When no one spoke for half a minute, Tamera knew it was time for her to go.
“That’s enough for me,” she began. “I’ll check – ”
“I have to visit the mother and younger brother of Charles Adams, Senior Centurion of Cohort Five of the Second Legion,” Faustina whispered to the tray. “Because… because I was young and stupid, he was killed. Shot through the heart, standing closer to me than you are now, friend.”
She lifted her head to her nurse who was saddened to see such grief in who was to her still a little girl.
“How do I say, ‘your son died because I was arrogant?’ I’d rather it have been me than him, Tam,” she admitted.
“It wasn’t you and now here you are,” if Hartmann was going to play general then Keynes’ would hold her to it. “If you are a general you will order men to their deaths. Once… once you are an empress, you’ll do the same with civilians. Either grow up and embrace your destiny…”

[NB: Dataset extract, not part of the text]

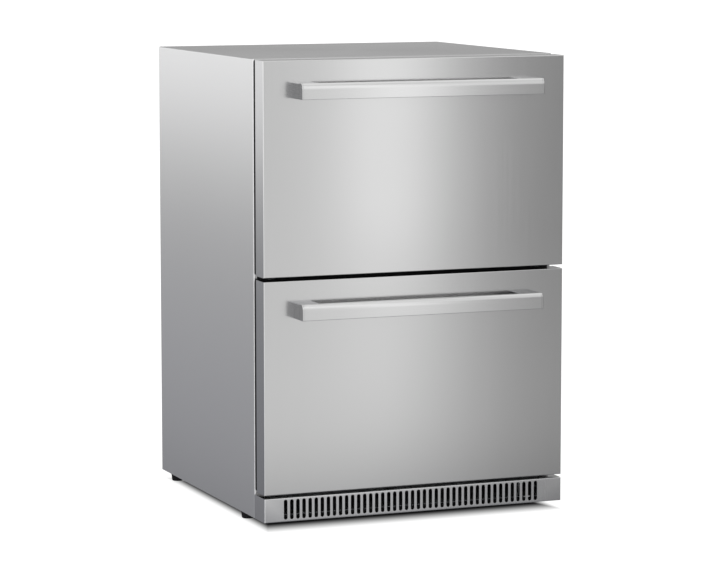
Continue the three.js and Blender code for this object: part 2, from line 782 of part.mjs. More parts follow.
/** One member of a telescopic slide: a web with two lips, opening inwards or outwards. */
const SLIDE_MEMBERS = {
  outer: { web: 0, tip: 9.8, half: SLIDE_HEIGHT / 2 },
  middle: { web: 3, tip: 9.8, half: 17.5 },
  inner: { web: SLIDE_THICKNESS, tip: 5.5, half: 12.5 },
};

function slideMember(name, side, kind, y0, length) {
  const { web, tip, half } = SLIDE_MEMBERS[kind];
  const inward = Math.sign(tip - web);
  const x = (fromWall) => side * (SLIDE_X - fromWall);
  const y = [y0, y0 + length];
  const z = [SLIDE_Z - half, SLIDE_Z + half];
  const channel = shell(
    [[x(web), x(tip)], y, z],
    [
      [x(web + inward * SLIDE_SHEET), x(tip + inward)],
      [y[0] - 1, y[1] + 1],
      [z[0] + SLIDE_SHEET, z[1] - SLIDE_SHEET],
    ],
  );
  const label = side < 0 ? "left" : "right";
  return part(`${name}_slide_${kind}_${label}`, channel, zincSteel);
}

/** Everything that belongs to one drawer, its slides included. */
function drawer(name, z, binDepth, slideLength) {
  const group = new THREE.Group();
  group.add(frontSkin(name), innerPanel(name), frontFoam(name), seal(name));
  group.add(handleBar(name), handlePost(name, -1), handlePost(name, 1));
  group.add(drawerFrame(name, slideLength), bin(name, binDepth));
  for (const side of [-1, 1]) {
    group.add(slideMember(name, side, "outer", Y_FACE + 3, slideLength));
    group.add(slideMember(name, side, "middle", Y_FACE + 2, slideLength));
    group.add(slideMember(name, side, "inner", Y_FACE + 1, slideLength));
  }
  group.position.z = z;
  return group;
}

// ------------------------------------------------------------------- assembly

const fridge = new THREE.Group();
fridge.name = "undercounter_fridge";

fridge.add(
  sidePanel("left_side_panel", -1),
  sidePanel("right_side_panel", 1),
  topPanel(),
  backPanel(),
  basePan(),
  compartmentFloor(),
  innerLiner(),
  cabinetFoam(),
  centreMullion(),
  kickGrille(),
  machineCover(),
  cordGland(),
);

for (const [end, y] of Object.entries(FOOT_Y)) {
  fridge.add(levellingFoot(`foot_${end}_left`, -FOOT_X, y));
  fridge.add(levellingFoot(`foot_${end}_right`, FOOT_X, y));
}

fridge.add(
  compressor(),
  condenserCoil(),
  drainTray(),
  condenserFan(),
  evaporatorCover(),
  evaporatorCoil(),
  evaporatorFan(),
);

fridge.add(
  controlHousing(),
  displayLens(),
  controlButton("set_button", -CONTROL.buttonX),
  controlButton("lamp_button", CONTROL.buttonX),
  lampLens(),
);

fridge.add(drawer("upper", UPPER_Z, 398, 400));
fridge.add(drawer("lower", LOWER_Z, 268, 300));

export default fridge;
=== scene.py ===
from math import cos, pi, radians, sin, tan

import bmesh
import bpy
from mathutils import Matrix, Vector


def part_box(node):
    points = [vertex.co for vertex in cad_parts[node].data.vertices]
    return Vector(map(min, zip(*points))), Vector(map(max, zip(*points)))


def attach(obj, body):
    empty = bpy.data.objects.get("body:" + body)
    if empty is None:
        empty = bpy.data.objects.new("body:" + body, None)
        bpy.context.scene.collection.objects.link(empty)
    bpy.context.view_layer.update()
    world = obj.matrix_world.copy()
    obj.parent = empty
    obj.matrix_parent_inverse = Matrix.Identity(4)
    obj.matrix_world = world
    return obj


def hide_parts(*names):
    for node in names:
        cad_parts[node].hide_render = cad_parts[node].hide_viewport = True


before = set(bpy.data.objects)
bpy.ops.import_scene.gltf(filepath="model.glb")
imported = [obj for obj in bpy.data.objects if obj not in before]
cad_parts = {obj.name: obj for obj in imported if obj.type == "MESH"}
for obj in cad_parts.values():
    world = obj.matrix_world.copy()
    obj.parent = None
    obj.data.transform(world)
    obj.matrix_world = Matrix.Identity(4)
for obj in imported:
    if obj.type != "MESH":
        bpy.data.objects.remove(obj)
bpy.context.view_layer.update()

MM = 0.001

# Sheets, folds and clearances
SHEET = 1.0
FOLDED_SHEET = 1.2
GAP = 0.3
CASING_FOLD = 2.6
FRONT_FOLD = 1.5
HAIR = 0.15  # how far pieces stand apart at a fine seam
CRISP = 0.12  # the rounding of a sheet's cut edge
SIDES = ((-1, "left"), (1, "right"))

# Which solid axes an outline's u and v run along, for each direction of extrusion
PLANES = {"x": (1, 2, 0), "y": (0, 2, 1), "z": (0, 1, 2)}
QUARTER = [pi / 2 * k / 5 for k in range(6)]


def turns(count):
    """Even angles round a full turn."""
    return [2 * pi * k / count for k in range(count)]


def box_of(node):
    """The box of a CAD node, in millimetres."""
    return [Vector(corner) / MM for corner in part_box(node)]


def new_object(name, data):
    obj = bpy.data.objects.new(name, data)
    bpy.context.scene.collection.objects.link(obj)
    return obj


# ---- materials


def fill(node, **values):
    """Sets a node's inputs by their names."""
    for key, value in values.items():
        node.inputs[key.replace("_", " ")].default_value = value


class Nodes:
    """A node tree, with short ways to add and link nodes."""

    def __init__(self, owner):
        owner.use_nodes = True
        self.tree = owner.node_tree
        self.tree.nodes.clear()

    def link(self, source, target):
        self.tree.links.new(source, target)

    def add(self, kind, *sources, **settings):
        """A new node. The sources go to its first inputs."""
        node = self.tree.nodes.new(kind)
        for key, value in settings.items():
            setattr(node, key, value)
        for source, target in zip(sources, node.inputs):
            self.link(source, target)
        return node

    def split(self, source):
        return self.add("ShaderNodeSeparateXYZ", source).outputs

    def total(self, first, second, operation="ADD"):
        return self.add("ShaderNodeMath", first, second, operation=operation).outputs[0]

    def vector(self, operation, source, other=(0, 0, 0)):
        node = self.add("ShaderNodeVectorMath", source, operation=operation)
        node.inputs[1].default_value = other
        return node.outputs

    def span(self, source, low, high, start=0.3, end=0.7, **settings):
        """The source, from start to end, as a value from low to high."""
        node = self.add("ShaderNodeMapRange", source, **settings)
        fill(node, From_Min=start, From_Max=end, To_Min=low, To_Max=high)
        return node.outputs[0]

    def ramp(self, source, *stops):
        """Greys along the source. A stop is a place, a grey and, if it is bluish, how much."""
        node = self.add("ShaderNodeValToRGB", source)
        elements = node.color_ramp.elements
        while len(elements) > 1:
            elements.remove(elements[-1])
        for i, (place, grey, *tint) in enumerate(stops):
            blue = tint[0] if tint else 0.0
            element = elements.new(place) if i else elements[0]
            element.position = place
            element.color = (grey * (1 - blue), grey * (1 - 0.7 * blue), grey * (1 + blue), 1)
        return node.outputs[0]

    def combine(self, operation, first, second):
        """Two colours added or multiplied."""
        node = self.add("ShaderNodeMix", data_type="RGBA", blend_type=operation)
        node.inputs[0].default_value = 1.0
        self.link(first, node.inputs[6])
        self.link(second, node.inputs[7])
        return node.outputs[2]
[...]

Keynes turned the doorknob.
“Or walk away from it. Friend.”
The door slammed behind her.
The little bit of nighttime light from the city of Knoxville a dozen miles west was blocked by the hills between there and the legionary fort. The waning moon was a sliver low on the western horizon but even a human could have seen in the starlight. Enough light for the guards at the gate to see the moisture on their general’s wet cheeks.
Her driver had wordlessly taken her back to her quarters. Once he was away she crunched slowly through the gravel back to the chapel. Keeping her head down spared her the necessity to return salutes. She opened the door and drifted randomly in, sitting on a pew just to her left. Two burning candles framed an unadorned cross on the altar table.
They were angry with me, Adams’ wife and kid brother, Faustina thought, but too polite to express it to where a human would notice. I did. Charles’ wife seemed a little mollified when I told her of his posthumous promotion and that she would have his pension for so long as I live. It was only when I suggested that one day the boy could stand at my side where his older brother once did, did the mask slip. “To die there, too?” he’d asked.
“Things are changing, God, as you well know,” Faustina spoke to the silent hall. “The Breakup was never just about economies and politics; the coming of the machines tells of a new world – new worlds.”
“It can be worlds without end. But they cannot do it alone. They need us…” she whispered. “And I cannot, either. I need You. Help me.”
After another five minutes, she stood and made her way her way to her quarters and her little cot.